● **WHAT IS REQUIRED**
Copy, from the entries below, each line in which the string "parts" appears.
*** PROVIDED INFORMATION
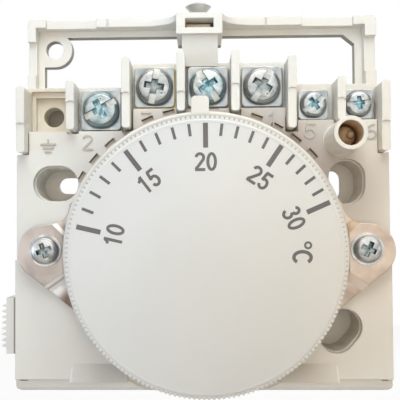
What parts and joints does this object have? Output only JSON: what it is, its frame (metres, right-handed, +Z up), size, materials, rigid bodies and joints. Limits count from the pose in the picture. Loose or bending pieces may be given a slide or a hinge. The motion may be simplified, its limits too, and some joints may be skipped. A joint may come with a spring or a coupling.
{
  "type": "room thermostat",
  "caption": "Wall-mounted room temperature control with its cover off: serrated dial over a sensing plate, screw terminals between barriers, open wiring frame, side switch, lamp tube.",
  "frame": {"origin": "centre of the face that lies on the wall, on the vertical centre line of the body and 42.1 mm above its bottom edge", "axes": "+Z up, +X to the right for someone who looks at the front, -Y out of the wall towards that person"},
  "size_m": [0.0869, 0.038, 0.0876],
  "materials": {
    "ivory_plastic": "moulded, fine matt",
    "white_plastic": "moulded, fine matt",
    "zinc_plate": "blue passivated zinc",
    "nickel_steel": "nickel plated",
    "tan_steel": "passivated sheet",
    "brass": "bare",
    "spring_bronze": "bare spring strip",
    "capsule_steel": "rolled",
    "lamp_glass": "clear with orange glow",
    "resistor_body": "lacquered",
    "pin_plastic": "moulded"
  },
  "bodies": {
    "chassis": {"rear_base": "ivory_plastic", "front_panel": "ivory_plastic", "sensor_bracket": "tan_steel", "bracket_screw_left": "nickel_steel", "bracket_screw_right": "nickel_steel", "bracket_washer_left": "nickel_steel", "bracket_washer_right": "nickel_steel", "stop_ring": "white_plastic", "threaded_bush": "brass", "blade_anchor": "brass", "contact_front": "brass", "contact_rear": "brass", "anticipator_resistor": "resistor_body", "neon_lamp": "lamp_glass", "neon_resistor": "resistor_body", "slide_contact_upper": "brass", "slide_contact_lower": "brass", "cover_screw": "nickel_steel", "cover_nut": "brass", "terminal_strip_1": "brass", "terminal_strip_2": "brass", "terminal_strip_3": "brass", "terminal_strip_4": "brass", "terminal_strip_5": "brass", "terminal_strip_6": "brass"},
    "dial": {"dial": "white_plastic", "dial_spindle": "brass"},
    "capsule": {"vapour_capsule": "capsule_steel", "push_pin": "pin_plastic"},
    "snap_blade": {"snap_blade": "spring_bronze"},
    "side_switch": {"slide_knob": "ivory_plastic", "slide_bridge": "spring_bronze"},
    "clamp_1": {"clamp_plate_1": "zinc_plate"},
    "screw_1": {"terminal_screw_1": "zinc_plate"},
    "clamp_2": {"clamp_plate_2": "zinc_plate"},
    "screw_2": {"terminal_screw_2": "zinc_plate"},
    "clamp_3": {"clamp_plate_3": "zinc_plate"},
    "screw_3": {"terminal_screw_3": "zinc_plate"},
    "clamp_4": {"clamp_plate_4": "zinc_plate"},
    "screw_4": {"terminal_screw_4": "zinc_plate"},
    "clamp_5": {"clamp_plate_5": "zinc_plate"},
    "screw_5": {"terminal_screw_5": "zinc_plate"},
    "clamp_6": {"clamp_plate_6": "zinc_plate"},
    "screw_6": {"terminal_screw_6": "zinc_plate"}
  },
  "joints": [
    {"name": "dial_turn", "type": "hinge", "parent": "chassis", "child": "dial", "pos_m": [0.00065, -0.03, -0.01195], "axis": [0, -1, 0], "range_deg": [-76, 66]},
    {"name": "capsule_travel", "type": "slide", "parent": "chassis", "child": "capsule", "axis": [0, -1, 0], "range_m": [-0.00032, 0.00028]},
    {"name": "blade_flex", "type": "hinge", "parent": "chassis", "child": "snap_blade", "pos_m": [0.00065, -0.0044, -0.02995], "axis": [1, 0, 0], "range_deg": [-1.02, 0.9]},
    {"name": "side_switch_slide", "type": "slide", "parent": "chassis", "child": "side_switch", "axis": [0, 0, 1], "range_m": [-0.004, 0]},
    {"name": "clamp_lift_1", "type": "slide", "parent": "chassis", "child": "clamp_1", "axis": [0, -1, 0], "range_m": [0, 0.0021]},
    {"name": "screw_turn_1", "type": "hinge", "parent": "clamp_1", "child": "screw_1", "pos_m": [0.01345, -0.0132, 0.025], "axis": [0, -1, 0], "range_deg": [0, 1080]},
    {"name": "clamp_lift_2", "type": "slide", "parent": "chassis", "child": "clamp_2", "axis": [0, -1, 0], "range_m": [0, 0.0021]},
    {"name": "screw_turn_2", "type": "hinge", "parent": "clamp_2", "child": "screw_2", "pos_m": [-0.02245, -0.0132, 0.02], "axis": [0, -1, 0], "range_deg": [0, 1080]},
    {"name": "clamp_lift_3", "type": "slide", "parent": "chassis", "child": "clamp_3", "axis": [0, -1, 0], "range_m": [0, 0.0021]},
    {"name": "screw_turn_3", "type": "hinge", "parent": "clamp_3", "child": "screw_3", "pos_m": [-0.01043, -0.0132, 0.025], "axis": [0, -1, 0], "range_deg": [0, 1080]},
    {"name": "clamp_lift_4", "type": "slide", "parent": "chassis", "child": "clamp_4", "axis": [0, -1, 0], "range_m": [0, 0.0021]},
    {"name": "screw_turn_4", "type": "hinge", "parent": "clamp_4", "child": "screw_4", "pos_m": [0.00145, -0.0132, 0.025], "axis": [0, -1, 0], "range_deg": [0, 1080]},
    {"name": "clamp_lift_5", "type": "slide", "parent": "chassis", "child": "clamp_5", "axis": [0, -1, 0], "range_m": [0, 0.0015]},
    {"name": "screw_turn_5", "type": "hinge", "parent": "clamp_5", "child": "screw_5", "pos_m": [0.0248, -0.0132, 0.0208], "axis": [0, -1, 0], "range_deg": [0, 1080]},
    {"name": "clamp_lift_6", "type": "slide", "parent": "chassis", "child": "clamp_6", "axis": [0, -1, 0], "range_m": [0, 0.0015]},
    {"name": "screw_turn_6", "type": "hinge", "parent": "clamp_6", "child": "screw_6", "pos_m": [0.0347, -0.0132, 0.02085], "axis": [0, -1, 0], "range_deg": [0, 1080]}
  ],
  "couplings": [
    {"joint": "capsule_travel", "follows": "dial_turn", "m_per_rad": 0.00023873},
    {"joint": "blade_flex", "follows": "dial_turn", "ratio": 0.013263},
    {"joint": "screw_turn_1", "follows": "clamp_lift_1", "rad_per_m": 8976},
    {"joint": "screw_turn_2", "follows": "clamp_lift_2", "rad_per_m": 8976},
    {"joint": "screw_turn_3", "follows": "clamp_lift_3", "rad_per_m": 8976},
    {"joint": "screw_turn_4", "follows": "clamp_lift_4", "rad_per_m": 8976},
    {"joint": "screw_turn_5", "follows": "clamp_lift_5", "rad_per_m": 12566},
    {"joint": "screw_turn_6", "follows": "clamp_lift_6", "rad_per_m": 12566}
  ]
}
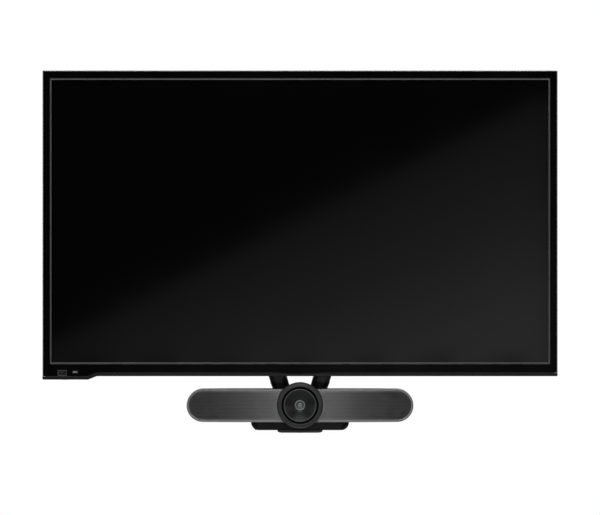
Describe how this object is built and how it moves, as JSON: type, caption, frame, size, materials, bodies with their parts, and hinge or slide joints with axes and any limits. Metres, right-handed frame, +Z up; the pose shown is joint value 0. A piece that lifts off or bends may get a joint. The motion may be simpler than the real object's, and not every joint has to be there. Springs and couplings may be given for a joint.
{
  "type": "wall mounted smart display with camera bar",
  "caption": "Flat wall display with a narrow bezel, and a rounded camera and speaker bar held under it on a black steel V bracket.",
  "frame": {"origin": "centre of the 200 x 200 mm wall-mount hole pattern, on the rear faces of its four standoffs", "axes": "+Z up, +X to the viewer's right, screen facing -Y, +Y towards the wall"},
  "size_m": [0.916, 0.1186, 0.6456],
  "materials": {
    "casing_black": "fine satin moulded",
    "trim_grey": "satin",
    "screen_glass": "semi-gloss, dark when off",
    "white_plastic": "matte",
    "clear_plastic": "clear acrylic",
    "sheet_steel": "zinc plated",
    "circuit_green": "solder mask",
    "ribbon": "film",
    "module_black": "matte",
    "window_dark": "smoked, glossy",
    "led_lens": "frosted",
    "socket_black": "matte",
    "screw_steel": "black zinc",
    "arm_steel": "black powder coat",
    "pad_rubber": "matte",
    "bar_black": "fine satin",
    "bar_rim_grey": "satin metallic grey",
    "grille_steel": "perforated, dark grey",
    "ring_grey": "satin dark grey",
    "eye_black": "satin",
    "lens_clear": "coated"
  },
  "bodies": {
    "display": {"front_bezel": "casing_black", "bottom_trim": "casing_black", "screen_trim": "trim_grey", "lcd_panel": "screen_glass", "panel_frame": "white_plastic", "optical_sheets": "clear_plastic", "light_guide": "clear_plastic", "reflector_sheet": "white_plastic", "led_strip": "circuit_green", "backlight_pan": "sheet_steel", "main_board": "circuit_green", "power_board": "circuit_green", "timing_board": "circuit_green", "panel_ribbons": "ribbon", "speaker_left": "module_black", "speaker_right": "module_black", "sensor_window": "window_dark", "status_led": "led_lens", "sensor_board": "circuit_green", "rear_cover": "casing_black", "power_inlet": "socket_black", "jack_panel": "socket_black", "rear_cover_screws": "screw_steel", "board_screws": "screw_steel", "vesa_inserts": "screw_steel", "vesa_standoffs": "screw_steel", "arm_left": "arm_steel", "arm_right": "arm_steel", "arm_pivot_bolts": "screw_steel", "mount_plate": "arm_steel", "clamp_nut": "sheet_steel"},
    "button": {"power_button": "casing_black"},
    "camera_bar": {"camera_shelf": "arm_steel", "shelf_pad": "pad_rubber", "shelf_screws": "screw_steel", "base_body": "bar_black", "bar_rear_housing": "bar_black", "bar_frame_left": "bar_rim_grey", "bar_frame_right": "bar_rim_grey", "speaker_grille_left": "grille_steel", "speaker_grille_right": "grille_steel", "driver_left": "module_black", "driver_right": "module_black", "mic_board": "circuit_green", "bar_main_board": "circuit_green", "bar_ports": "socket_black", "bar_screws": "screw_steel", "camera_ring": "ring_grey", "camera_pod": "bar_black", "gimbal_bracket": "module_black"},
    "yoke": {"pan_yoke": "module_black", "pan_motor": "module_black", "tilt_motor": "module_black"},
    "eye": {"eye_shell": "eye_black", "lens_barrel": "module_black", "lens_glass": "lens_clear", "image_sensor": "circuit_green"},
    "knob": {"thumbscrew": "bar_black"}
  },
  "joints": [
    {"name": "power_button_press", "type": "slide", "parent": "display", "child": "button", "axis": [0, 0, 1], "range_m": [0, 0.0008], "stiffness_N_per_m": 400, "springref_m": -0.0008},
    {"name": "shelf_slide", "type": "slide", "parent": "display", "child": "camera_bar", "axis": [0, -1, 0], "range_m": [0, 0.02]},
    {"name": "clamp_turn", "type": "hinge", "parent": "display", "child": "knob", "pos_m": [0, -0.032, -0.365], "axis": [0, 0, 1], "continuous": true},
    {"name": "camera_pan", "type": "hinge", "parent": "camera_bar", "child": "yoke", "pos_m": [0, -0.102, -0.3222], "axis": [0, 0, 1], "range_deg": [-25, 25]},
    {"name": "camera_tilt", "type": "hinge", "parent": "yoke", "child": "eye", "pos_m": [0, -0.102, -0.3222], "axis": [1, 0, 0], "range_deg": [-15, 15]}
  ]
}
******
● **TASK RESPONSE**
What parts and joints does this object have? Output only JSON: what it is, its frame (metres, right-handed, +Z up), size, materials, rigid bodies and joints. Limits count from the pose in the picture. Loose or bending pieces may be given a slide or a hinge. The motion may be simplified, its limits too, and some joints may be skipped. A joint may come with a spring or a coupling.
Describe how this object is built and how it moves, as JSON: type, caption, frame, size, materials, bodies with their parts, and hinge or slide joints with axes and any limits. Metres, right-handed frame, +Z up; the pose shown is joint value 0. A piece that lifts off or bends may get a joint. The motion may be simpler than the real object's, and not every joint has to be there. Springs and couplings may be given for a joint.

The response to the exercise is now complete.